— start Listing —

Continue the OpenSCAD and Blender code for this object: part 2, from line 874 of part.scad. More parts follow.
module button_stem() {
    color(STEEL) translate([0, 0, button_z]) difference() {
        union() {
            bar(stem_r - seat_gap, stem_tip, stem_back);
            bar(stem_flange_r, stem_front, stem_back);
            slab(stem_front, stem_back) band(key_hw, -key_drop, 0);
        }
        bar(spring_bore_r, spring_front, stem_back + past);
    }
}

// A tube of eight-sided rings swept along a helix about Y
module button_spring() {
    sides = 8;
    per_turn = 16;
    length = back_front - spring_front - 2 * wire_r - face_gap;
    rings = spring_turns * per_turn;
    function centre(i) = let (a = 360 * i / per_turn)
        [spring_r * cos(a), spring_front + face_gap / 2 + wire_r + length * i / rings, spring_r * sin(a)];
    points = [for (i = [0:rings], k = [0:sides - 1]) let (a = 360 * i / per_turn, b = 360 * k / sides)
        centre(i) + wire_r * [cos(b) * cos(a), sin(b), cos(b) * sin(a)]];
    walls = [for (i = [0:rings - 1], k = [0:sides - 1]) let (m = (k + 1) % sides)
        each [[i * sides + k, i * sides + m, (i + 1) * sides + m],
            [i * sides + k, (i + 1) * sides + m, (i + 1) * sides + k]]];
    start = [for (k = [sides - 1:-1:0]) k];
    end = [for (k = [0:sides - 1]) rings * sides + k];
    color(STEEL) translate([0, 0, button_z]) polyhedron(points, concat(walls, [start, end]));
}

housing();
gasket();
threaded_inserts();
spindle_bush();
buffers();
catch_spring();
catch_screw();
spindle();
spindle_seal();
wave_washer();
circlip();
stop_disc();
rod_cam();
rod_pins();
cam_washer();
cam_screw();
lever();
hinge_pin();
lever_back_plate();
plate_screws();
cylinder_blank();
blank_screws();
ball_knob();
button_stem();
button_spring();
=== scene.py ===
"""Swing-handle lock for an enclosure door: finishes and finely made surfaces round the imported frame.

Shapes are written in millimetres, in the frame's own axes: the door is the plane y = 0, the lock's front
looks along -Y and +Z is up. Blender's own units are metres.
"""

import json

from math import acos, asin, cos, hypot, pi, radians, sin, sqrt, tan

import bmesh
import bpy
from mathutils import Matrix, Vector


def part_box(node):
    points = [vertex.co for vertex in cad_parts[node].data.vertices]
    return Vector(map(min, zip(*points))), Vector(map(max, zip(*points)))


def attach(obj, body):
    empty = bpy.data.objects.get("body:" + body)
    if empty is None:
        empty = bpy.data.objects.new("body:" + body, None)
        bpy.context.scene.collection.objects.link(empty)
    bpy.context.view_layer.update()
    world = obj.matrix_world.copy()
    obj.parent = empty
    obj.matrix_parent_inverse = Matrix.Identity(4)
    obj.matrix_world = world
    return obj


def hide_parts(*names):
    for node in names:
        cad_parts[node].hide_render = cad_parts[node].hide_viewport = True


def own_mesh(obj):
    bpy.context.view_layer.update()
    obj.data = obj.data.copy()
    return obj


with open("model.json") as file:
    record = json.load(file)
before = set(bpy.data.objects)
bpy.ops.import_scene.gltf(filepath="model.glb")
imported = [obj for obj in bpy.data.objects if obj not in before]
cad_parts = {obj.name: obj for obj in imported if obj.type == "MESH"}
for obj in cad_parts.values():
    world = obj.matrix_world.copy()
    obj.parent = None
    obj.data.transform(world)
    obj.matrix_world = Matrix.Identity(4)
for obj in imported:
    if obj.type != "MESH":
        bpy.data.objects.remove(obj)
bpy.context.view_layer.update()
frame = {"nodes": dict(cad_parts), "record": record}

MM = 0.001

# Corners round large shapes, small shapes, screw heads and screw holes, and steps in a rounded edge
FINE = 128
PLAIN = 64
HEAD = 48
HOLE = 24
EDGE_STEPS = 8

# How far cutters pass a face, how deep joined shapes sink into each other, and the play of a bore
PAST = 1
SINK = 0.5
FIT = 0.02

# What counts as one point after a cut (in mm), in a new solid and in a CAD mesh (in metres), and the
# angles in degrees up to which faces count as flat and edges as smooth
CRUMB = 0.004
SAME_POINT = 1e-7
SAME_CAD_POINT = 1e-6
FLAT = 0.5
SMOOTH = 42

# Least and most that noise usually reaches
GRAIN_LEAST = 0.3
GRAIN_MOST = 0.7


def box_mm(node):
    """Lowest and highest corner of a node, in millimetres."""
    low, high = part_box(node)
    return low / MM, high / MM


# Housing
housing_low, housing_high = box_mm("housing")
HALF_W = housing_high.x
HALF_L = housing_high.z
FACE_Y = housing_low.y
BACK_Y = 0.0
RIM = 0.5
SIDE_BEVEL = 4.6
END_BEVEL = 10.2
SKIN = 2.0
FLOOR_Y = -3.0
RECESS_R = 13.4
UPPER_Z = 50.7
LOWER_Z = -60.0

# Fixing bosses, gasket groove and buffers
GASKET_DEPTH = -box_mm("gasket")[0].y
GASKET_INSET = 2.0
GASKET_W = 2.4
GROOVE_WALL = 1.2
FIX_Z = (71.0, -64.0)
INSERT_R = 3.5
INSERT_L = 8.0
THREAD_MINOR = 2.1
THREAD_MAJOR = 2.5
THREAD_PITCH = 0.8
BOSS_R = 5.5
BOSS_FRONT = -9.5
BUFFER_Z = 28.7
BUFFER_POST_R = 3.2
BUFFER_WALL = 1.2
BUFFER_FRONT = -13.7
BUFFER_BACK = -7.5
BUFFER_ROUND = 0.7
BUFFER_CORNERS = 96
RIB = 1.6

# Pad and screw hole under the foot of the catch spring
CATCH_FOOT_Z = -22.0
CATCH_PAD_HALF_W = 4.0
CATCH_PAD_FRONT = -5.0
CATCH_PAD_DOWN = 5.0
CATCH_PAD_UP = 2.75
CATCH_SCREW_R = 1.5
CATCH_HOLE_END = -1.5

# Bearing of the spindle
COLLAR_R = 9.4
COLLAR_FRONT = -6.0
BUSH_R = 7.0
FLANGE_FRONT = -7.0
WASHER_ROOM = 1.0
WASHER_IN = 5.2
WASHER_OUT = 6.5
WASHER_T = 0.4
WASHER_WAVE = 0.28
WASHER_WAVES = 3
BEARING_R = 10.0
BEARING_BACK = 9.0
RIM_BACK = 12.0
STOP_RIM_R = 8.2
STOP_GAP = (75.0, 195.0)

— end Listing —
— start Listing —

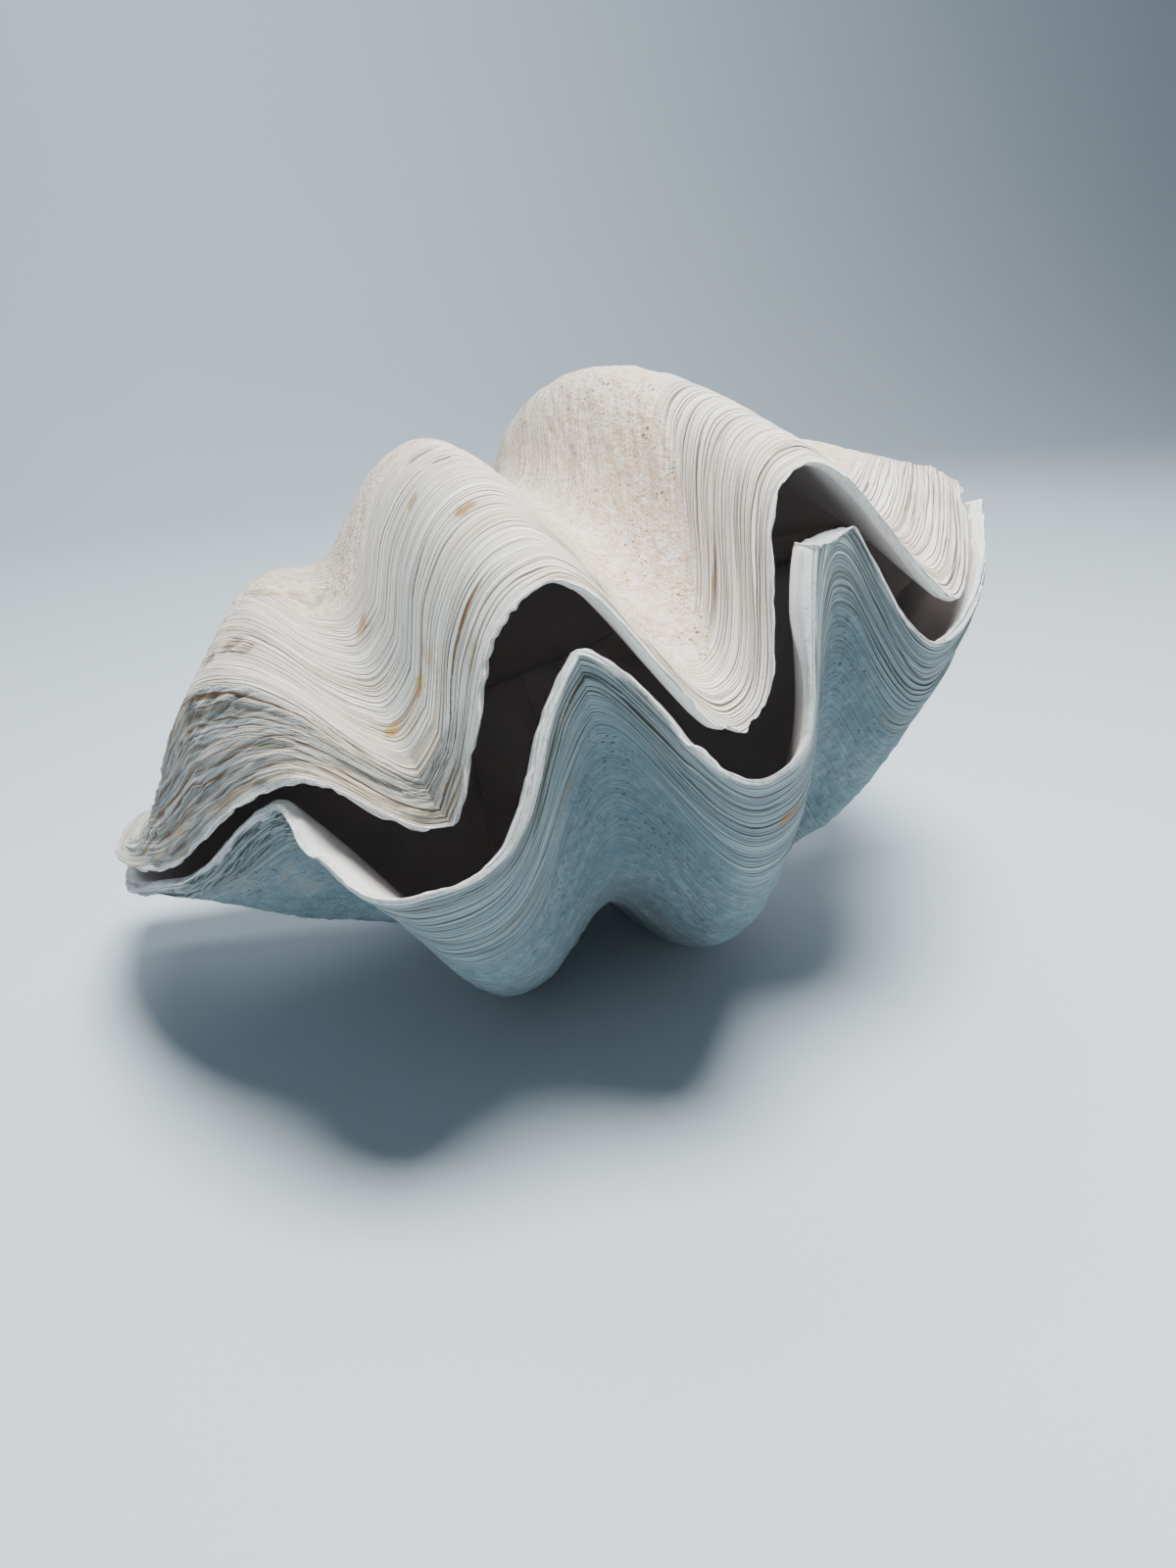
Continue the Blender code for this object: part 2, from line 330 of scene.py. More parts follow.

— end Listing —

- [What needs to be done] Everything from the line with "before = set(bpy.data.objects)" through the line with "LOWER_Z = -60.0" is to be output exactly; leave out all other lines.

- [Reply to the task]
before = set(bpy.data.objects)
bpy.ops.import_scene.gltf(filepath="model.glb")
imported = [obj for obj in bpy.data.objects if obj not in before]
cad_parts = {obj.name: obj for obj in imported if obj.type == "MESH"}
for obj in cad_parts.values():
    world = obj.matrix_world.copy()
    obj.parent = None
    obj.data.transform(world)
    obj.matrix_world = Matrix.Identity(4)
for obj in imported:
    if obj.type != "MESH":
        bpy.data.objects.remove(obj)
bpy.context.view_layer.update()
frame = {"nodes": dict(cad_parts), "record": record}

MM = 0.001

# Corners round large shapes, small shapes, screw heads and screw holes, and steps in a rounded edge
FINE = 128
PLAIN = 64
HEAD = 48
HOLE = 24
EDGE_STEPS = 8

# How far cutters pass a face, how deep joined shapes sink into each other, and the play of a bore
PAST = 1
SINK = 0.5
FIT = 0.02

# What counts as one point after a cut (in mm), in a new solid and in a CAD mesh (in metres), and the
# angles in degrees up to which faces count as flat and edges as smooth
CRUMB = 0.004
SAME_POINT = 1e-7
SAME_CAD_POINT = 1e-6
FLAT = 0.5
SMOOTH = 42

# Least and most that noise usually reaches
GRAIN_LEAST = 0.3
GRAIN_MOST = 0.7


def box_mm(node):
    """Lowest and highest corner of a node, in millimetres."""
    low, high = part_box(node)
    return low / MM, high / MM


# Housing
housing_low, housing_high = box_mm("housing")
HALF_W = housing_high.x
HALF_L = housing_high.z
FACE_Y = housing_low.y
BACK_Y = 0.0
RIM = 0.5
SIDE_BEVEL = 4.6
END_BEVEL = 10.2
SKIN = 2.0
FLOOR_Y = -3.0
RECESS_R = 13.4
UPPER_Z = 50.7
LOWER_Z = -60.0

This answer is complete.